**Supplied information**

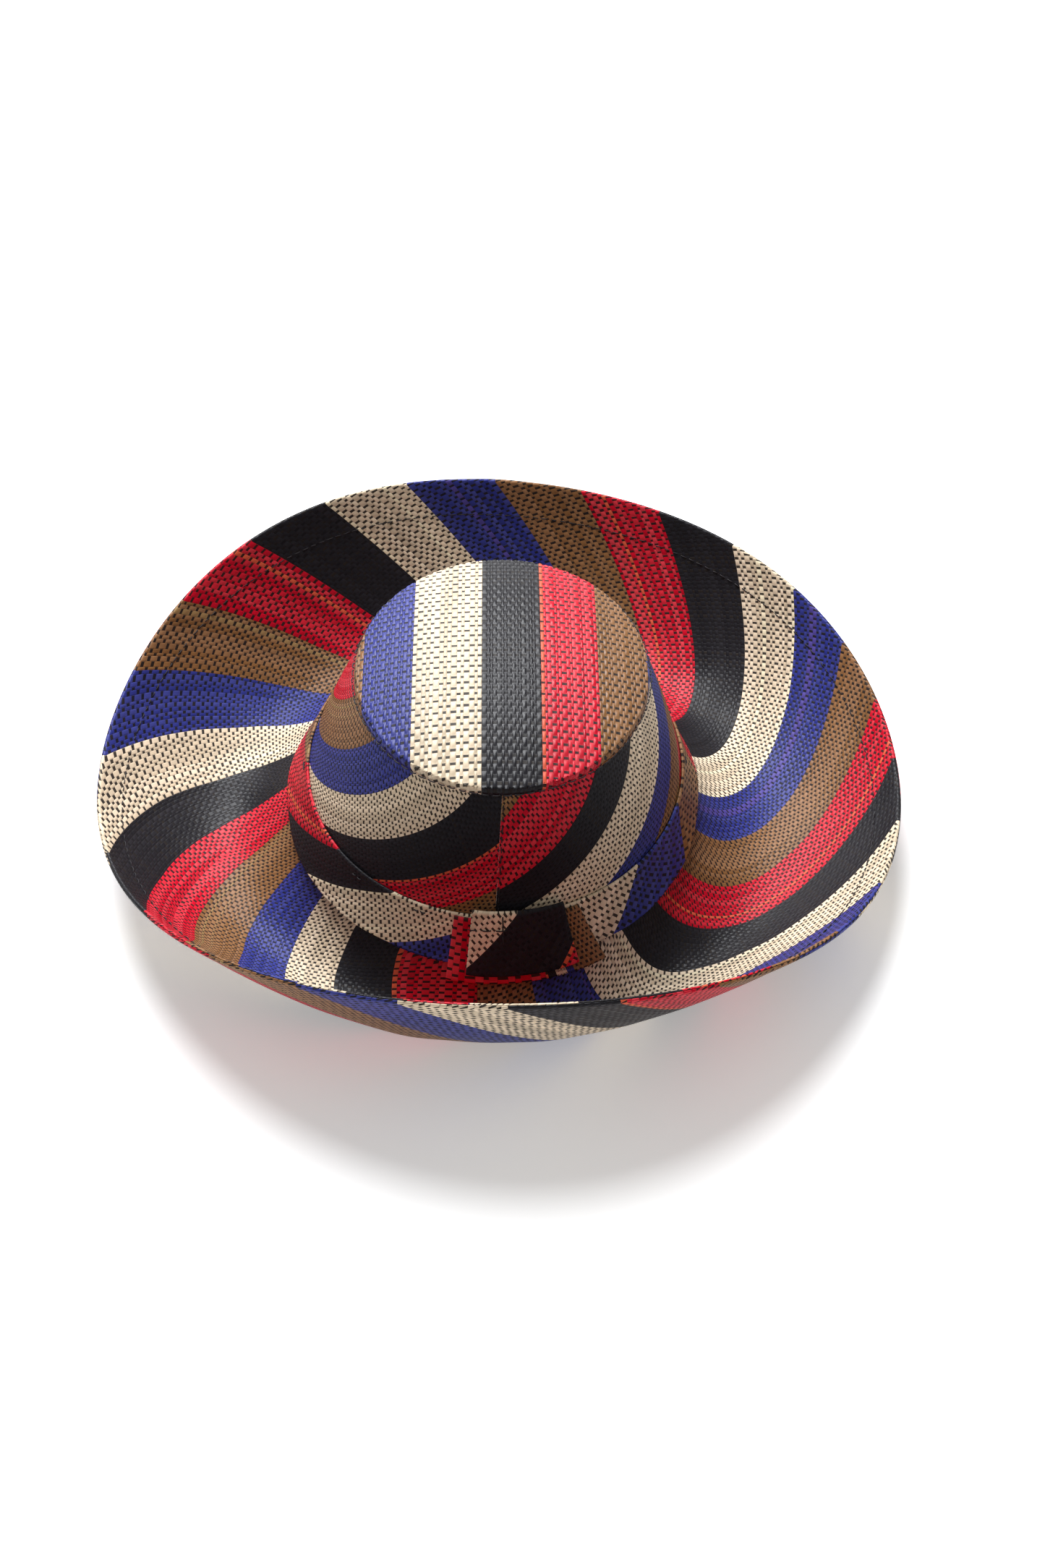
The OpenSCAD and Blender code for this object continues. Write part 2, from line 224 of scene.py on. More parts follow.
def lower_stripe(t, s):
    """Stripe number on the brim's under layer."""
    return 4 - (t - 243) / STRIPE_DEG + 3 * (1 - s ** 2)


def slant(d):
    """Degrees that a stripe of the crown side has turned at depth d below the tip seam."""
    return 0.55 * d + 0.0105 * d ** 2


LEFT_EDGE = ([-90, 214, 236, 260, 285, 400], [4 + 304 / 22.3, 4, 3, 2, 1, 1 - 115 / 22.3])
RIGHT_EDGE = ([200, 277.5, 308.5, 329.5, 358.5, 380, 640], [5 - 77.5 / 24.3, 5, 6, 7, 8, 9, 9 + 260 / 24.3])
TIP_EDGE = ([-80, -58, -37, -8, 16, 40, 80], [5.2, 4, 3, 2, 1, 0, -1.9])
BAND_EDGE = ([270, 298, 316.5, 343, 374, 576, 599, 632, 664], [1.4, 2.4, 3, 4, 5, 11, 12, 13, 14])
BAND_LEAN = ([270, 298, 320, 345, 365, 450, 537, 640], [13, 13.5, 11, 5, 8, 18, 30, 30])


def band_stripe(t, k):
    """Stripe number on the band at angle t and share k of its height."""
    return np.interp(t + np.interp(t, *BAND_LEAN) * (1 - k), *BAND_EDGE)


print("stripes round the brim at the head line:", float(upper_stripe(np.array(-94.0), np.array(0.0))))

# %% [markdown]
# ## How the weave is coordinated
# Every cloth vertex carries two numbers in a UV map: which strand it is on, and which
# crossing thread. The material draws the strands from them, so the pattern follows the cloth
# round every curve. Hand-split raffia is uneven, so the strand number is bent a little by two
# sine waves. The same rule raises real relief: the full weave on the tip, and the strands alone
# on the crown sides and the band. Crossing threads lie square to the strands. A formula numbers
# them on the crown, the band and the knot, and the swept brim has them fitted.

# %% Weave rules
STRANDS = 16


def uneven(u):
    """Strand number after the uneven widths of hand-split raffia."""
    return u + 0.2 * np.sin(1.7 * u) + 0.07 * np.sin(4.3 * u)


def even(u):
    """The straight strand number whose uneven one is u."""
    table = np.arange(u.min() - 2, u.max() + 2, 0.02)
    return np.interp(u, uneven(table), table)


def relief(weave, height):
    """Height of the woven face: strands rise over one crossing thread and dip under the next."""
    u, v = uneven(weave[..., 0]), weave[..., 1]
    across, along = u - np.floor(u) - 0.5, v - np.floor(v) - 0.5
    over = 1 - 2 * ((np.floor(u) + np.floor(v)) % 2)
    crest = np.cos(np.pi * across) ** 0.5 * np.cos(np.pi * along)
    return height * (over * crest - 0.5 * (2 * np.abs(across)) ** 6)


def ridges(weave, height):
    """Height of the strands alone, as low rounded ridges."""
    u = uneven(weave[..., 0])
    return height * np.cos(np.pi * (u - np.floor(u) - 0.5)) ** 0.5


def square_rows(points, number, pitch):
    """Numbers of crossing threads on a grid, square to the strands that number counts.

    No formula gives them on a swept brim. They are the field whose slope fits the strands'
    direction best, found by least squares with conjugate gradients."""
    right, down = np.gradient(points, axis=1), np.gradient(points, axis=0)
    along = (np.gradient(number, axis=1)[..., None] * down - np.gradient(number, axis=0)[..., None] * right)
    along *= np.sign(np.sum(along * down, -1).mean()) / np.linalg.norm(along, axis=-1)[..., None]
    step_r, step_d = np.diff(points, axis=1), np.diff(points, axis=0)
    wish_r = np.sum(step_r * (along[:, 1:] + along[:, :-1]) / 2, -1) / pitch
    wish_d = np.sum(step_d * (along[1:] + along[:-1]) / 2, -1) / pitch
    weight_r, weight_d = 1 / np.sum(step_r ** 2, -1), 1 / np.sum(step_d ** 2, -1)

    def gather(r, d, back=-1):
        total = np.zeros(number.shape)
        total[:, 1:] += r
        total[:, :-1] += back * r
        total[1:] += d
        total[:-1] += back * d
        return total

    scale = gather(weight_r, weight_d, back=1)
    rows = np.concatenate([np.zeros((1, number.shape[1])), np.cumsum(wish_d, axis=0)])
    rows += np.concatenate([[0], np.cumsum(wish_r[0])])
    left = gather(weight_r * (wish_r - np.diff(rows, axis=1)), weight_d * (wish_d - np.diff(rows, axis=0)))
    move = left / scale
    score = np.sum(left * move)
    for _ in range(1500):
        slope = gather(weight_r * np.diff(move, axis=1), weight_d * np.diff(move, axis=0))
        stride = score / np.sum(move * slope)
        rows += stride * move
        left -= stride * slope
        better = np.sum(left * left / scale)
        if better < 1e-9:
            break
        move = left / scale + better / score * move
        score = better
    return rows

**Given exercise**
Of the lines above, how many hold the word "from"? Say the number alone.

**Reply**
2